EVIDENCE AND ANALYSIS

14.   In a civil proceeding like this one, the applicants must prove their claims on a balance of probabilities. As noted, there are no submissions from the applicants. The only evidence the applicants provided were photos of the vehicle damage to both vehicles. I have considered all the parties’ evidence and submissions, but I refer only to what is necessary to explain my decision.

15.   I start with the circumstances of the alleged accident. The ICBC claim file notes in evidence show Ms. Nguyen reported that on April 16, 2021, her vehicle was parked on the roadside of Victoria Drive in Vancouver, BC. Ms. Nguyen reported that Mr. Bui was waiting in the vehicle while she went grocery shopping, and that he felt an impact as Mr. Siew was pulling into a parking spot in front of their vehicle. Ms. Nguyen stated that Mr. Siew’s passenger side rear quarter panel hit the driver’s side front bumper of the applicants’ vehicle.

16.    In contrast, Mr. Siew reported that he parked about 60 feet in front of the applicants’ vehicle, and he did not hit their vehicle while parking. Mr. Siew reported that the damage on his vehicle was pre-existing and was caused by him hitting his garage.

17.   So, what is ICBC’s duty to the applicants? As noted, the applicants say the outcome of ICBC’s investigation was unfair and unreasonable.

18.   ICBC owes the applicant a duty of good faith, which requires ICBC to act fairly, both in how it investigates and assesses the claim and as to its decision about whether to pay the claim (see Bhasin v. Hrynew, 2014 SCC 71 at paras. 33, 55 and 93). As noted in the Continuing Legal Education Society of BC’s ‘BC Motor Vehicle Accident Claims Practice Manual’, an insurer is not expected to investigate a claim with the skill and forensic proficiency of a detective. An insurer must bring “reasonable diligence, fairness, an appropriate level of skill, thoroughness, and objectivity to the investigation and the assessment of the collected information (see McDonald v. Insurance Corporation of British Columbia, 2012 BCSC 283).

19.   ICBC says its material damage department, including an estimator, a material damage manager, and a material damage operations manager, reviewed the damage to both vehicles, and that each employee concluded the applicants’ vehicle damage was not caused by a collision with Mr. Siew’s vehicle.

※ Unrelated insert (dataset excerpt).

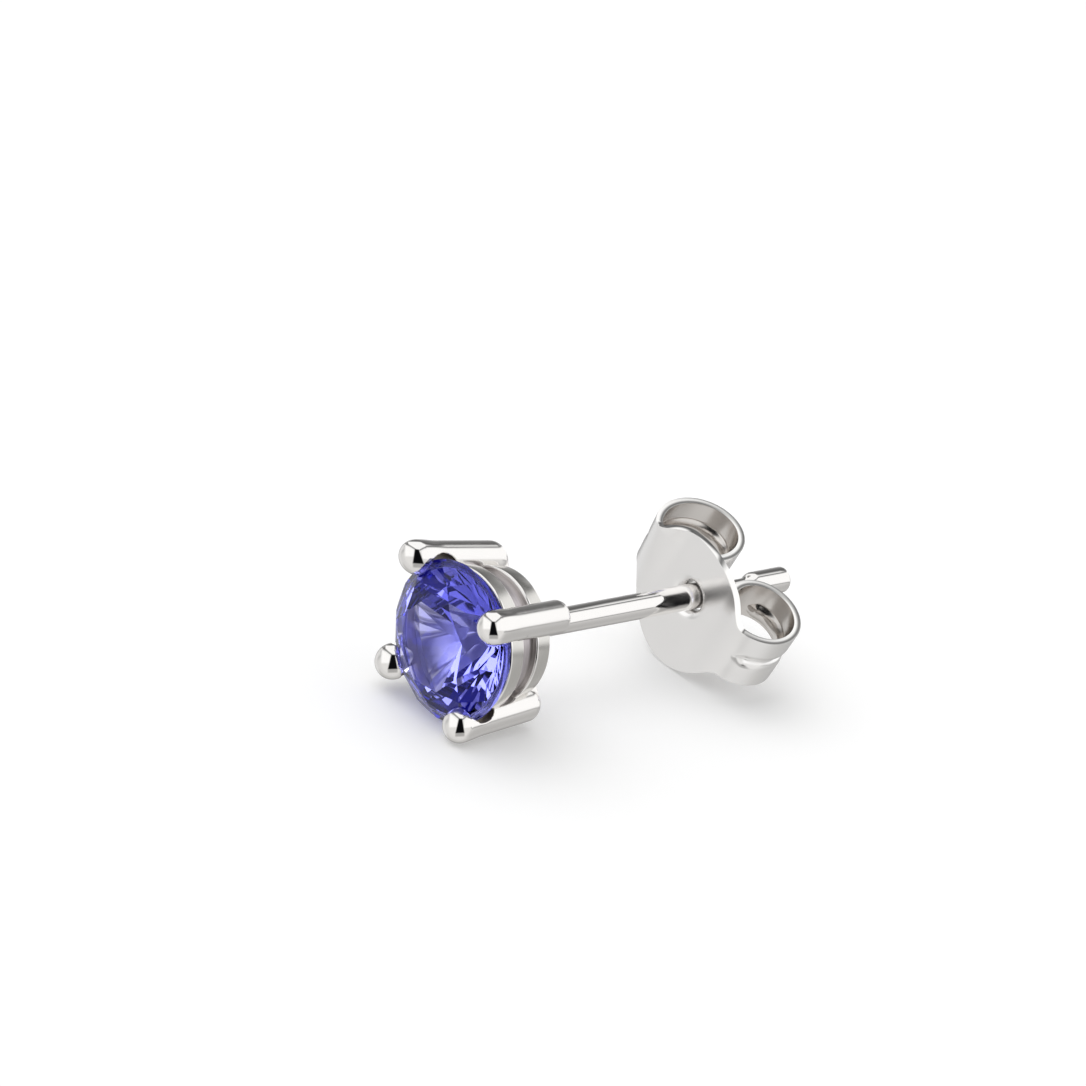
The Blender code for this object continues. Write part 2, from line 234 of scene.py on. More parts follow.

20.   Specifically, ICBC’s claim file notes in evidence show the material damage manager concluded the applicants’ vehicle damage was consistent with vehicle-to-vehicle damage, with black plastic or rubber transfer on the left side of its front bumper. However, Mr. Siew’s vehicle did not have any “components” that would have left that type of transfer on the applicants’ vehicle. Further, the notes say Mr. Siew’s vehicle damage showed a significant amount of white non-automotive transfer that was consistent with a single vehicle accident.

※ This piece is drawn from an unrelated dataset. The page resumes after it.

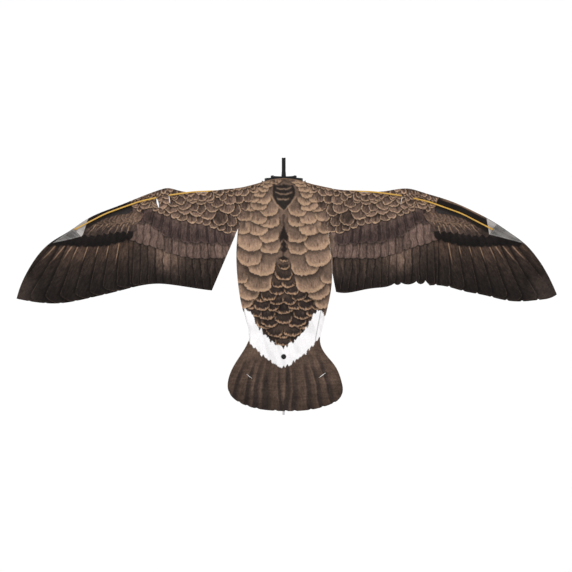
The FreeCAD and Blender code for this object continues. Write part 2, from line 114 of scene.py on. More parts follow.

21.   ICBC’s file notes show its material damage operations manager, Patrick Welford, reviewed all statements and photos on file and agreed with the detailed findings of the material damage manager noted above, that the vehicle damage was inconsistent with contact between the parties’ 2 vehicles. ICBC provided information about Mr. Welford’s qualifications to provide expert opinion evidence, including that he has worked as a red seal technician in the auto body industry for 13 years and has done approximately 200 vehicle damage matchups in person and by photos.

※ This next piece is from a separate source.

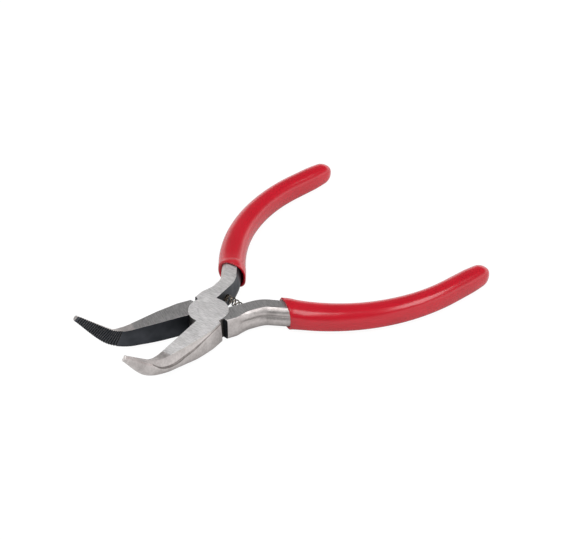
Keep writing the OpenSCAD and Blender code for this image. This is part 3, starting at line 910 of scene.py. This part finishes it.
def grip(name, side):
    """A sleeve as one skin: up its bore to the mouth, over the lip and back to its rounded end."""
    whole = MOUTH_DISTANCE + GRIP_LENGTH
    lip_end = MOUTH_DISTANCE + LIP_ROUND
    bore_start = MOUTH_DISTANCE + SLANT_LENGTH + 1
    rings = [grip_ring(grip_bore, s) for s in steps(bore_start, lip_end, 18)]
    for t in steps(0, math.pi, 6)[1:-1]:
        inset = LIP_WALL / 2 + (LIP_WALL / 2) * math.cos(t)
        out = lip_end - LIP_ROUND * math.sin(t)
        rings.append(grip_ring(lambda s, inset=inset: grip_skin(s, inset), out))
    fine = steps(lip_end, lip_end + FINE_LENGTH, 24)
    plain = steps(lip_end + FINE_LENGTH, whole - CAP_LENGTH, 60)[1:]
    rings += [grip_ring(grip_skin, s) for s in fine + plain]
    for t in steps(0, math.pi / 2, 14)[1:-1]:
        s = whole - CAP_LENGTH * (1 - math.sin(t))
        rays, _ = grip_skin(s)
        outline = [(math.cos(t) * r * math.cos(a), math.cos(t) * r * math.sin(a)) for a, r in rays]
        rings.append(on_handle(outline, s))
    made = loft("sleeve", rings, last=on_handle([(0, 0)], whole)[0])
    mesh = made.data
    shade(mesh, SOFT_EDGE, SOFT_EDGE)
    placed = place(name, mesh, side, [vinyl])
    bpy.data.objects.remove(made)
    return placed


for node, name, side, body in (("grip_a", "upper_grip", 1, "upper_half"),
                               ("grip_b", "lower_grip", -1, "lower_half")):
    sleeve = grip(name, side)
    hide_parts(node)
    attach(sleeve, body)

# ---- return spring ----

END_CLEARANCE = 0.02
FIRST_COIL_ANGLE = math.radians(80)
STEPS_A_TURN = 40
WIRE_SIDES = 12
CLOSED_SPACING = 1.06  # of the wire's thickness, between turns of the closed end coils
CLOSED_PITCH = 2 * WIRE_RADIUS * CLOSED_SPACING

# The spring lies on an arc about the place where the two inner faces would meet
ARC_CENTRE = -HANDLE_GAP / 2 / math.sin(HALF_OPEN)
ARC_RADIUS = POCKET_DISTANCE + HANDLE_GAP / 2 / math.tan(HALF_OPEN)
END_RUN = POCKET_DEPTH - END_CLEARANCE - WIRE_RADIUS
SPRING_CHAIN = [(END_RUN, 0), (ARC_RADIUS * 2 * HALF_OPEN, 2 * HALF_OPEN), (END_RUN, 0)]
SPRING_RUN = ARC_RADIUS * 2 * HALF_OPEN + 2 * END_RUN
SPRING_START = (ARC_CENTRE + ARC_RADIUS * math.cos(HALF_OPEN) - END_RUN * math.sin(HALF_OPEN),
                -ARC_RADIUS * math.sin(HALF_OPEN) - END_RUN * math.cos(HALF_OPEN),
                math.pi / 2 - HALF_OPEN)
OPEN_PITCH = (SPRING_RUN - 2 * CLOSED_PITCH) / OPEN_COILS


def coil_reach(turns):
    """How far along the spring the wire has come: a closed coil, the open ones, a closed one."""
    if turns < 1:
        return turns * CLOSED_PITCH
    if turns < 1 + OPEN_COILS:
        return CLOSED_PITCH + (turns - 1) * OPEN_PITCH
    return SPRING_RUN - (OPEN_COILS + 2 - turns) * CLOSED_PITCH


def wire_ring(turns):
    a, b, heading = along(SPRING_CHAIN, coil_reach(turns), SPRING_START)
    t = turns * 2 * math.pi + FIRST_COIL_ANGLE
    ring = []
    for k in range(WIRE_SIDES):
        w = 2 * math.pi * k / WIRE_SIDES
        r = SPRING_RADIUS - WIRE_RADIUS + WIRE_RADIUS * math.cos(w)
        ahead = WIRE_RADIUS * math.sin(w)
        ring.append((a + ahead * math.cos(heading) + r * math.cos(t) * math.sin(heading),
                     b + ahead * math.sin(heading) - r * math.cos(t) * math.cos(heading),
                     HALF + r * math.sin(t)))
    return ring


turn_count = (OPEN_COILS + 2) * STEPS_A_TURN
coil = loft("spring_coil", [wire_ring(k / STEPS_A_TURN) for k in range(turn_count + 1)])
coil.data.transform(Matrix.Scale(MM, 4))
paint(coil.data, [wire])
shade(coil.data, SOFT_EDGE, SOFT_EDGE)
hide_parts("return_spring")
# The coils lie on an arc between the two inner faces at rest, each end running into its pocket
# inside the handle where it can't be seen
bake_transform(coil)

# ---- stage, light and camera ----

FLOOR_HALF = 3  # metres


def white_table():
    """Matt white paper with a glow of its own: it stays plain white, yet keeps the tool's shadow."""
    made, tree = finish("white_table")
    ray = add(tree, "LightPath")
    shown = ray.outputs["Is Camera Ray"]
    for other in ("Is Glossy Ray", "Is Transmission Ray"):
        shown = add(tree, "Math", {0: shown, 1: ray.outputs[other]}, operation="MAXIMUM").outputs[0]
    share = add(tree, "Math", {0: shown, 1: 0.9}, operation="MULTIPLY")
    paper = add(tree, "BsdfDiffuse", {"Color": colour("#f4f4f4")})
    # Painted shade: the glow that the tool's undersides mirror dims by occlusion
    # where the tool stands close over the paper
    under = add(tree, "AmbientOcclusion", {"Distance": 13 * MM}, samples=16)
    glow_share_past_painted_shade = add(tree, "Math", {0: under.outputs["AO"], 1: ray.outputs["Is Camera Ray"]},
                     operation="MAXIMUM")
    power = add(tree, "Math", {0: glow_share_past_painted_shade.outputs[0], 1: 1.06}, operation="MULTIPLY")
    glow = add(tree, "Emission", {"Color": (1, 1, 1, 1), "Strength": power.outputs[0]})
    surface(tree, add(tree, "MixShader", {
        0: share.outputs[0], 1: paper.outputs[0], 2: glow.outputs[0]}))
    return made


low = cad_box[0].z
corners = [(x * FLOOR_HALF, y * FLOOR_HALF, low) for x, y in ((-1, -1), (1, -1), (1, 1), (-1, 1))]
table_top = bpy.data.meshes.new("table_top")
table_top.from_pydata(corners, [], [(0, 1, 2, 3)])
table_top.materials.append(white_table())
floor = show("floor", table_top)

LIT_PLACE = Vector((0.02, 0, 0.003))
LAMP_DISTANCE = 1.2

# Name, the way to it from the tool, width and height in metres, watts, roll in radians
SOFTBOXES = [
    ("key", (-0.05, 0.46, 0.88), 0.45, 0.25, 3.2, 0),
    ("left_box", (-0.38, -0.17, 0.9), 0.36, 0.95, 5.6, 0),
    ("right_box", (0.32, -0.58, 0.74), 0.45, 0.8, 5.6, -0.8),
    ("back_box", (-0.67, 0.26, 0.7), 0.4, 0.4, 2.2, 0),
]
for name, towards, width, height, watts, roll in SOFTBOXES:
    lamp = bpy.data.lights.new(name, "AREA")
    lamp.shape = "RECTANGLE"
    lamp.size = width
    lamp.size_y = height
    lamp.energy = watts
    box = show(name, lamp)
    direction = Vector(towards).normalized()
    facing = direction.to_track_quat("Z", "Y") @ Quaternion((0, 0, 1), roll)
    box.location = LIT_PLACE + direction * LAMP_DISTANCE
    box.rotation_euler = facing.to_euler()

world = bpy.data.worlds.new("studio")
bpy.context.scene.world = world
world.use_nodes = True
sky = world.node_tree
sky.nodes.clear()
ray = add(sky, "LightPath")
looking = add(sky, "TexCoord")
way = add(sky, "SeparateXYZ", {0: looking.outputs["Generated"]})
# White walls to the right of the tool, a darker room behind the camera, and a dim ceiling
walls = add(sky, "MapRange", {
    "Value": way.outputs["X"], "From Min": -0.8, "From Max": 0.5, "To Min": 0.3, "To Max": 1.9})
rising = add(sky, "MapRange", {
    "Value": way.outputs["Z"], "From Min": 0.1, "From Max": 0.45, "To Min": 0, "To Max": 1})
dome = add(sky, "Mix", {0: rising.outputs[0], 2: walls.outputs[0], 3: 0.18}, data_type="FLOAT")
strength = add(sky, "Mix", {0: ray.outputs["Is Camera Ray"], 2: dome.outputs[0], 3: 1.0},
               data_type="FLOAT")
backdrop = add(sky, "Background", {"Color": (1, 1, 1, 1), "Strength": strength.outputs[0]})
add(sky, "OutputWorld", {"Surface": backdrop.outputs[0]})

camera = show("camera", bpy.data.cameras.new("camera"))
camera.data.lens = 112.3
camera.data.sensor_width = 36
camera.data.clip_end = 10
camera.location = (-0.2407, -0.3184, 0.3212)
aim = Vector((0.0217, -0.0071, 0.01475))
camera.rotation_euler = (camera.location - aim).to_track_quat("Z", "Y").to_euler()
bpy.context.scene.camera = camera
bpy.context.scene.view_settings.view_transform = "Standard"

22.   I am satisfied on the evidence before me that Mr. Welford has the necessary education and experience to provide expert opinion on the vehicle damage in this dispute. I accept Mr. Welford’s evidence that the damage to Mr. Siew’s vehicle is inconsistent with vehicle-to-vehicle contact, and that his vehicle did not cause the applicants’ vehicle damage.

23.   Notably, I have no contrary estimator or expert evidence before me from the applicants. While the ICBC file notes show the applicants disputed the authenticity of the photos Mr. Siew provided of his vehicle damage, I find there is no evidence before me to support that allegation.

24.   Further, Mr. Bui did not provide his own account of the alleged accident, either through submissions or a statement in evidence. While parties are under no obligation to provide submissions or evidence, a party’s failure to respond to evidence harmful to their position can lead to the CRT making an adverse inference. This is because it is generally reasonable to assume that if a party disputed the authenticity or reliability of certain evidence, they would say so. I find it is appropriate to draw an adverse inference against the applicants for failing to provide a statement or submissions from Mr. Bui about his observations of the alleged accident. Therefore, I find Mr. Siew’s vehicle did not make contact with the applicants’ vehicle, as alleged.

25.   For the reasons above, I dismiss the applicants’ claims against Mr. Siew.

26.   On the evidence before me, I also find the applicants have not shown that ICBC’s investigation was unreasonable or that it acted unfairly in assessing the evidence and concluding that Mr. Siew did not cause the applicants’ vehicle damage. I find ICBC reasonably relied on its employees’ assessment of the vehicle damage to conclude that Mr. Siew was not responsible. Therefore, I also dismiss the applicants’ claims against ICBC.

27.   Given my findings, it is unnecessary for me to deal with the applicants’ requested remedies in any detail. However, I find that the CRT does not have jurisdiction to order the applicants’ policy deductible be waived. Ordering someone to do something is known as “injunctive relief”. Injunctive relief is outside the CRT’s small claims jurisdiction, except where section 118 of the CRTA permits it. I find there are no CRTA provisions here that would permit me to grant the injunctive relief the applicants seek.

28.   Further, I find the applicants have not provided any evidence that they had their vehicle repaired or paid a deductible. I find there is no evidence to support the applicants’ claim for $575 in damages. So, I would have dismissed the applicants’ claims in any event for a failure to prove damages.

29.   Under section 49 of the CRTA and CRT rules, the CRT will generally order an unsuccessful party to reimburse a successful party for CRT fees and reasonable dispute-related expenses. The applicants were unsuccessful and so I dismiss their claim for CRT fees. The respondents did not pay any fees or claim any dispute-related expenses.

ORDER

30.   I dismiss the applicants’ claims and this dispute.